Did you consider the distributed, real-time, and faceted extensions to Lucene we (LinkedIn) built? Sensei, Zoie, and Bobo respectively. Get em at http://sna-projects.com/sna/
We're huge fans! Our real time search technology copied its architecture from Zoie, and our faceting/caching took some ideas from Bobo!
We didn't use them outright since we have fairly different requirements/constraints (our data has some pleasant properties that makes it easier to shard and facet than the general case) and we wanted something a bit simpler.
Shoot me an email sometime though (email in profile)! I'd love to buy you lunch and pick your brain ;-) You guys clearly know what you're doing!
From Wikipedia:
"The term open source describes practices in production and development that promote access to the end product's source materials."
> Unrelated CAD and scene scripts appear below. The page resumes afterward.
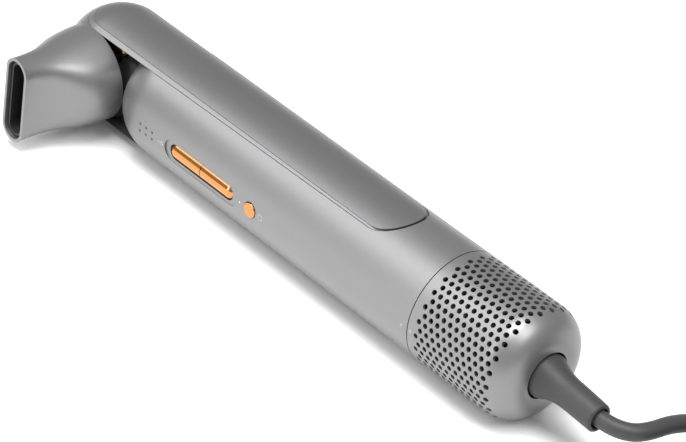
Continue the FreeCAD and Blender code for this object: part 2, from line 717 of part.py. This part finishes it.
# ---- Write every piece ----
def main_pieces():
    mid = (BAR_X[0] + BAR_X[1]) / 2
    pieces = {
        "grip_shell": make_grip(),
        "arm_upper": make_arm(),
        "arm_cover_upper": make_arm_cover(),
        "hinge_pin_upper": make_hinge_pin(),
        "thrust_washer_upper": make_washer(),
        "arm_screws_upper": make_arm_screws(),
        "detent_ball_upper": make_detent(),
    }
    for name in list(pieces)[1:]:
        pieces[name.replace("upper", "lower")] = mirrored(pieces[name])
    pieces.update({
        "head_hub": make_head_hub(),
        "head_bonnet": make_head_bonnet(),
        "drum_ring": make_drum_ring(),
        "outlet_collar": make_outlet_collar(),
        "outlet_grille": make_outlet_grille(),
        "collar_steel_ring": make_collar_steel(),
        "nozzle_magnet_ring": make_nozzle_magnets(),
        "nozzle_shell": make_nozzle_shell(),
        "nozzle_liner": make_nozzle_liner(),
        "button_heat": bar_cap(BAR_X[0], mid - BUTTON_GAP / 2, True),
        "button_speed": bar_cap(mid + BUTTON_GAP / 2, BAR_X[1], False),
        "button_power": make_power_button(),
        "button_board": make_button_board(),
        "switches": make_switches(),
        "lamp_pipes": make_lamp_pipes(),
        "status_lamp": make_status_lamp(),
        "air_duct": make_duct(),
        "heater_frame": make_heater_frame(),
        "heater_coil": make_heater_coil(),
        "thermostat": make_thermostat(),
        "control_board": make_control_board(),
        "ion_module": make_ion_module(),
        "board_parts": make_board_parts(),
        "ion_needles": make_ion_needles(),
        "motor_housing": make_motor_housing(),
        "bearing_front": make_bearing(131.4),
        "bearing_rear": make_bearing(152.0),
        "stator": make_stator(),
        "windings": make_windings(),
        "rotor_magnet": make_rotor_magnet(),
        "motor_shaft": make_shaft(),
        "impeller": make_impeller(),
        "motor_mount_front": make_motor_mount(132.0, 136.0),
        "motor_mount_rear": make_motor_mount(158.0, 162.0),
        "supply_wires": make_supply_wires(),
        "inlet_frame": make_inlet_frame(),
        "filter_sleeve": make_filter(),
        "inlet_cover": make_inlet_cover(),
        "clamp_plate": make_clamp_plate(),
        "clamp_screws": make_clamp_screws(),
        "strain_relief": make_strain_relief(),
        "lead": pipe_along(LEAD_ROUTE, CORD_D / 2),
        "lead_coil": make_coil(),
        "plug_body": make_plug_body(),
        "plug_pins": make_plug_pins(),
    })
    return pieces


os.makedirs("parts", exist_ok=True)
for piece_name, piece in main_pieces().items():
    write(piece_name, piece)
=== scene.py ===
"""Looks of a slim folding hair dryer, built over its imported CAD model. Units are metres."""
import bpy
import math
import numpy as np
from mathutils import Matrix, Vector


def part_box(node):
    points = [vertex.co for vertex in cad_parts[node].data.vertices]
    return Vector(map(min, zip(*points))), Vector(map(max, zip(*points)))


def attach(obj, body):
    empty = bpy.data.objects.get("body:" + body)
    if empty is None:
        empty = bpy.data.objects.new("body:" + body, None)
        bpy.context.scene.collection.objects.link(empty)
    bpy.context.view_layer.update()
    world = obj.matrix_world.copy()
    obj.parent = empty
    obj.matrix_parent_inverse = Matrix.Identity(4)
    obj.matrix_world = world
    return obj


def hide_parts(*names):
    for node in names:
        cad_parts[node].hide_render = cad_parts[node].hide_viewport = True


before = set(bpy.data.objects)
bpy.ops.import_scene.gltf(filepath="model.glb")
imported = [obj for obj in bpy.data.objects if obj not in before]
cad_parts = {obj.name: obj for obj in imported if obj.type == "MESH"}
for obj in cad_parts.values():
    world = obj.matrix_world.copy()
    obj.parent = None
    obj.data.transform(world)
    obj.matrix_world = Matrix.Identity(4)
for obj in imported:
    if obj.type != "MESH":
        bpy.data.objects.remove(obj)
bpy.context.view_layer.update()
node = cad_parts
MM = 0.001


# ---- The bench, the camera and the lights ----
# The dryer lies on its side on a pale bench. Places below are in millimetres from the point
# where the folding axis crosses the grip's centre line, and `at` turns them into the frame.
grip_low, grip_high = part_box("grip_shell")
pin_low, pin_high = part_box("hinge_pin_upper")
GRIP_R = (grip_high.z - grip_low.z) / 2 / MM
PIVOT = np.array([(pin_low.x + pin_high.x) / 2, (pin_low.y + pin_high.y) / 2,
                  (grip_low.z + grip_high.z) / 2])


def at(points):
    """Millimetres from the pivot to metres in the frame, for one point or an array of them."""
    return PIVOT + np.asarray(points, float) * MM


def aim_matrix(place, back, roll=0):
    """Placement of a camera or lamp whose back points along `back`, turned by roll degrees."""
    back = Vector(back).normalized()
    level = Vector((0, 0, 1)).cross(back).normalized()
    rise = back.cross(level)
    turn = math.radians(roll)
    right = level * math.cos(turn) + rise * math.sin(turn)
    up = back.cross(right)
    turned = Matrix((right, up, back)).transposed().to_4x4()
    turned.translation = Vector(place)
    return turned


# The camera stands above the bench on the buttons' side, towards the lead, with a long lens. Its
# distance is in metres, its roll in degrees and its focal length in millimetres.
VIEW_BACK = (0.5885, -0.5690, 0.5744)
VIEW_ROLL = 5.83
VIEW_AIM = (107.9, 21.8, -20.7)
VIEW_DISTANCE = 1.172
VIEW_LENS = 165.43
camera = bpy.data.objects.new("camera", bpy.data.cameras.new("camera"))
bpy.context.scene.collection.objects.link(camera)
camera.data.sensor_width = 36.0
camera.data.lens = VIEW_LENS
camera.data.clip_end = 20.0
camera_place = Vector(at(VIEW_AIM)) + Vector(VIEW_BACK).normalized() * VIEW_DISTANCE
camera.matrix_world = aim_matrix(camera_place, VIEW_BACK, VIEW_ROLL)
bpy.context.scene.camera = camera


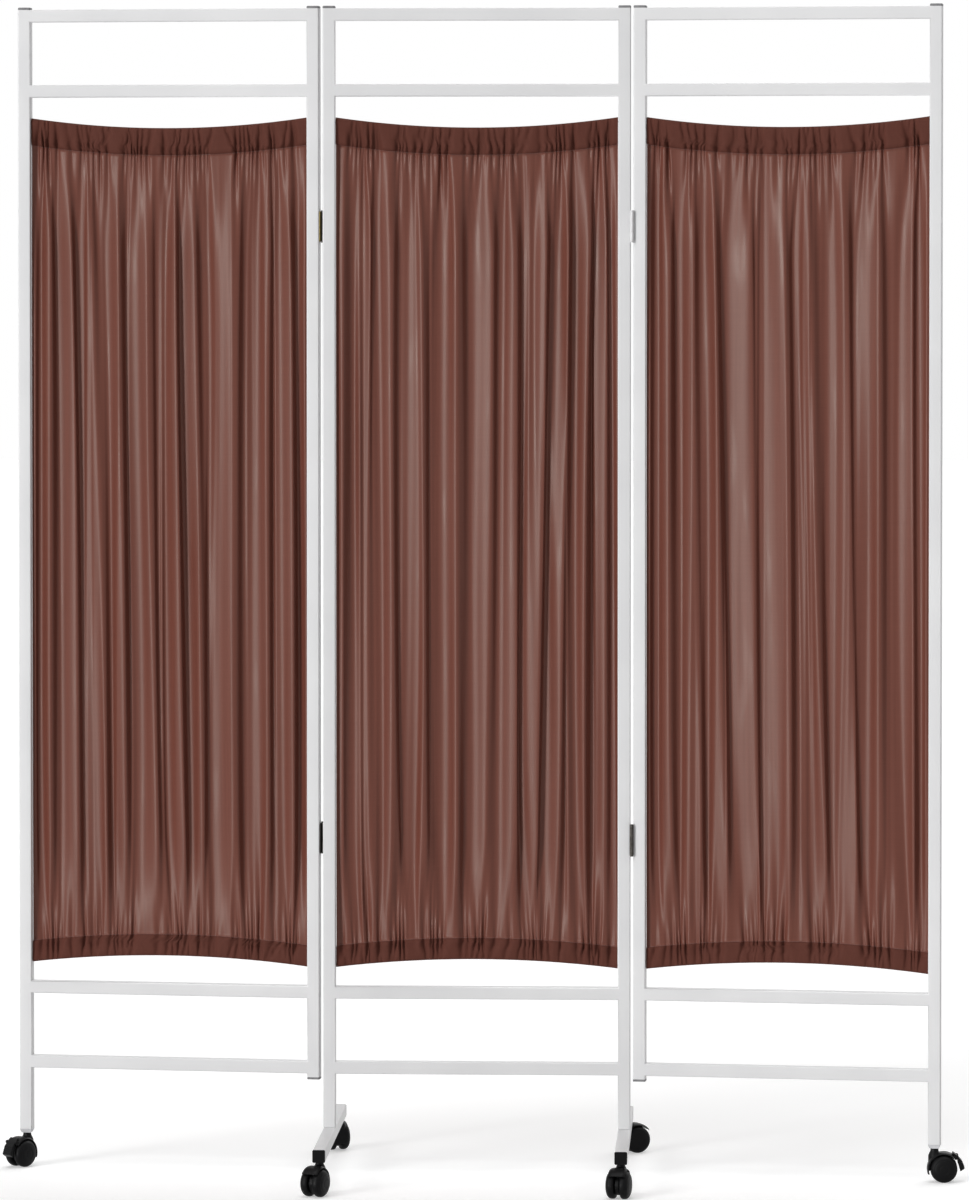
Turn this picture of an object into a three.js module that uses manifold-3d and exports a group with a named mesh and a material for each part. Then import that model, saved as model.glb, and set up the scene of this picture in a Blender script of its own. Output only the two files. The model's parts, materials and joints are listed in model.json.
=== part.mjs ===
// Ward privacy screen on wheels, in millimetres, +Z up. The origin is on the floor under the middle leaf's
// centre. Three leaves of welded square tube are hinged in a shallow Z. The middle leaf stands on two foot
// bars with four swivel casters, and each outer leaf has one braked caster under its outer post. A gathered
// curtain hangs in each leaf between two hem wires that are hooked into the posts.
import * as THREE from 'three';
import { mergeVertices } from 'three/addons/utils/BufferGeometryUtils.js';
import Module from 'manifold-3d';

const wasm = await Module();
wasm.setup();

// Clearances and shared cutting values
const seatGap = 0.3; // between two pieces that rest on each other
const runGap = 0.5; // around a piece that turns or slides in another
const overrun = 2; // how far a cut runs past the face that it opens
const roundSides = 10; // sides of a small round pin, stem or hole
const cornerSteps = 1; // half the steps in a rounded corner
const squareSides = 4;

// Frames of square tube
const tube = 19; // side of the square tube
const wall = 1.2;
const tubeCorner = 1.8; // outer corner radius of the tube
const leafWidth = 468; // outside of one post to outside of the other
const frameHeight = 1774; // floor to the top of the posts and the top rail
const upperRailSpacing = 115; // top rail to second rail
const lowerRailSpacing = 115; // third rail to lowest rail
const lowestRailTop = 171;
const innerPostTail = 5.5; // how far an outer leaf's hinged post runs below its lowest rail
const ventRadius = 2.5; // hole that drains each rail into its posts

// Plugs in the tube ends
const plugClearance = 0.4; // around an insert in its tube, each side
const plugDepth = 14; // insert of a plain plug
const capThickness = 3.7; // flange of a top cap
const capCrown = 1; // bevel around the flange
const tailPlugThickness = 3;

// Foot bars under the middle leaf
const footLength = 480; // over the end plugs
const casterHeight = 51; // floor to the underside of a foot bar
const stemInset = 18; // caster stem to the end of the foot bar
const endPlugThickness = 2.5;
const endPlugDepth = 36; // insert of the end plug, which also holds the stem
const spigotHeight = 30; // stub on the bar that the post stands over
const spigotWall = 1.5;

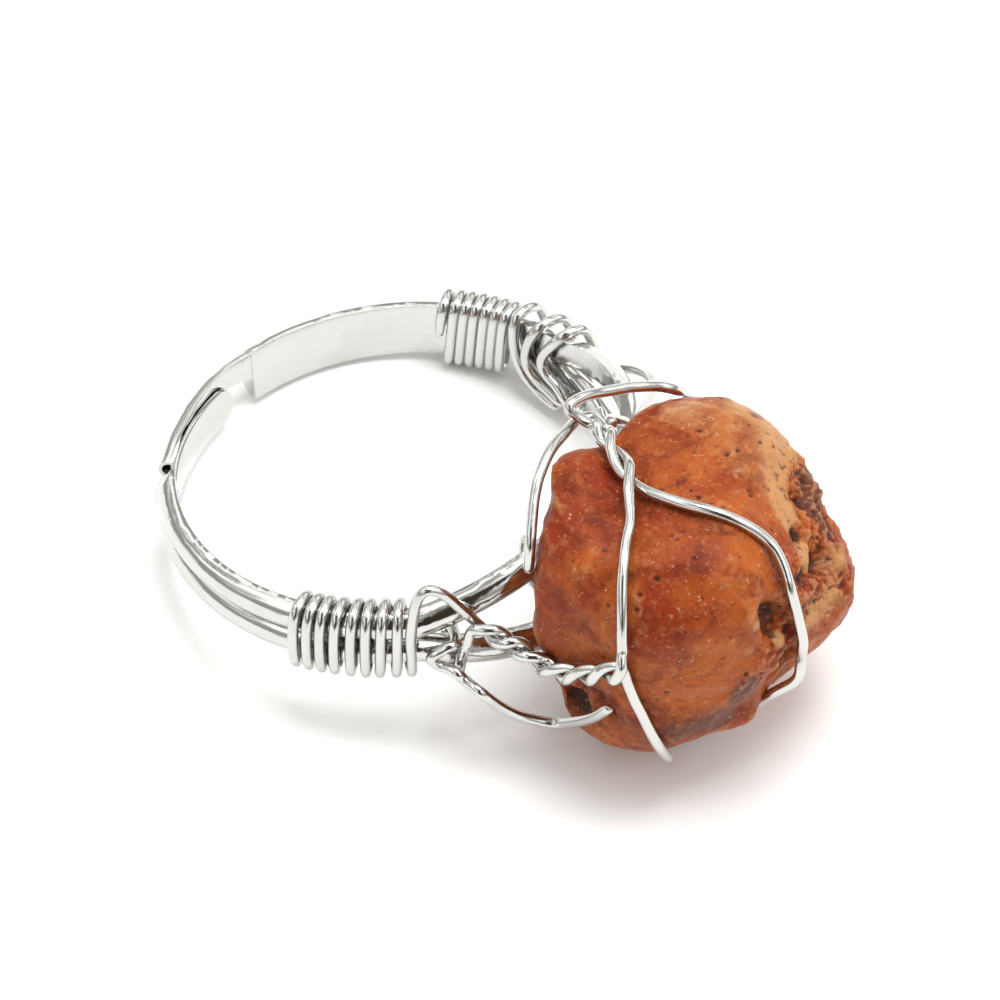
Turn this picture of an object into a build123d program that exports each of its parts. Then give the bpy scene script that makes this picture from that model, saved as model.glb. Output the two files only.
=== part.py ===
from build123d import *
import os
from math import acos, cos, degrees, exp, pi, radians, sin, sqrt

# A wire wrapped ring: a rough tumbled stone tied with thin wire to an open, adjustable band.
# It is modelled with the hoop flat, +X towards the middle of the band's split front and +Z
# along the finger, and is then laid on its side as it rests by itself. Lengths are in mm and
# angles in degrees. The near arm is the one on the -Y side, the far arm the one on the +Y side.

# Band
finger_diameter = 17.5       # inside the hoop
band_thickness = 0.75        # inner face to the crown of a rail
strip_thickness = 0.3        # flat base under the rails
back_width = 2.35            # both rails together, at the back
shoulder_width = 2.5         # both rails together, at the shoulders
near_shoulder_angle = 68.0   # the rails part here, each side of the front
far_shoulder_angle = 62.0
rail_spread = 2.0            # extra height of each rail's middle at the very front
near_arm_end = 198.0         # the near arm's rails stop here
far_arm_end = 150.0          # the far arm steps down to its outer tongue here
inner_tongue_end = 158.0     # the near arm's flat strip runs on to here, inside the far arm
inner_tongue_width = 1.65
inner_tongue_thickness = 0.2
near_arm_taper = 6.0         # the near arm's rails rise out of its strip over this angle
tongue_wall = 0.14           # round the pocket in the end of the far arm's outer tongue
pocket_angle = 5.0           # how far that pocket goes in

# Wire
wire_diameter = 0.4
wire_gap = 0.05              # left between a wire and what it lies on
winding_lift = 0.31          # from the band to the middle of a wire wound round it
inner_squareness = 5.0       # shape of a turn, 2 being round, where it lies inside the band
outer_squareness = 2.6
near_coil_start = -98.8
near_turns = -8.4            # it goes down on the inside
near_turn_angle = 3.42
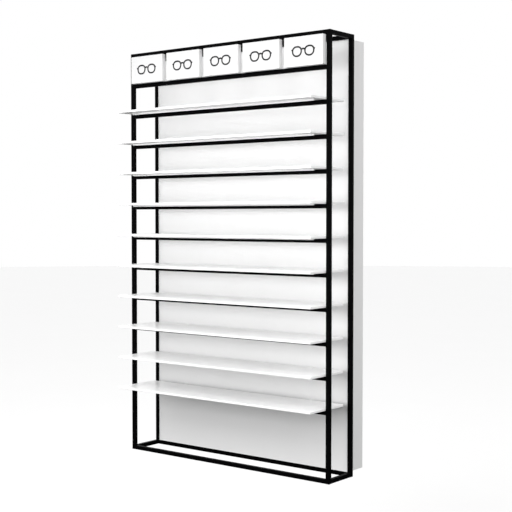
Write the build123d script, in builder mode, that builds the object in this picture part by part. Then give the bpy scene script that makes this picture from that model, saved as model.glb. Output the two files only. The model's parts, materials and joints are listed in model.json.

I'd imagine this falls in to that category. The takeaway for me is that the code is useful, regardless of the size, and they took the time to let other folks enjoy it.
They might be getting a disproportional amount of publicity compared to much larger more complex projects, in your opinion, but that doesn't negate the fact that it is still open source.
Publishing 2 github repositories, each with several classes which are mostly trivial, is not "opensourcing"
Err, yes it is. If you are going to try and be pedantic then at least be accurate.
A more accurate version of your complaint would be "They shouldn't get so much attention for open sourcing a few classes". That argument has some merit, but actually the bloom filter library is something that Java has been missing for a while (I know, because I've written one in Java myself).
Are you really comparing these github projects to the initial release of the Linux kernel? Have you read the source to either? Or stopped to consider their scope or potential impact?
Not to disparage the Greplin team's work -- I think it's totally awesome that they keep open sourcing pieces of their infrastructure. We should all be doing more of this.
This is really useful and painfully lacking from Lucene. Great stuff.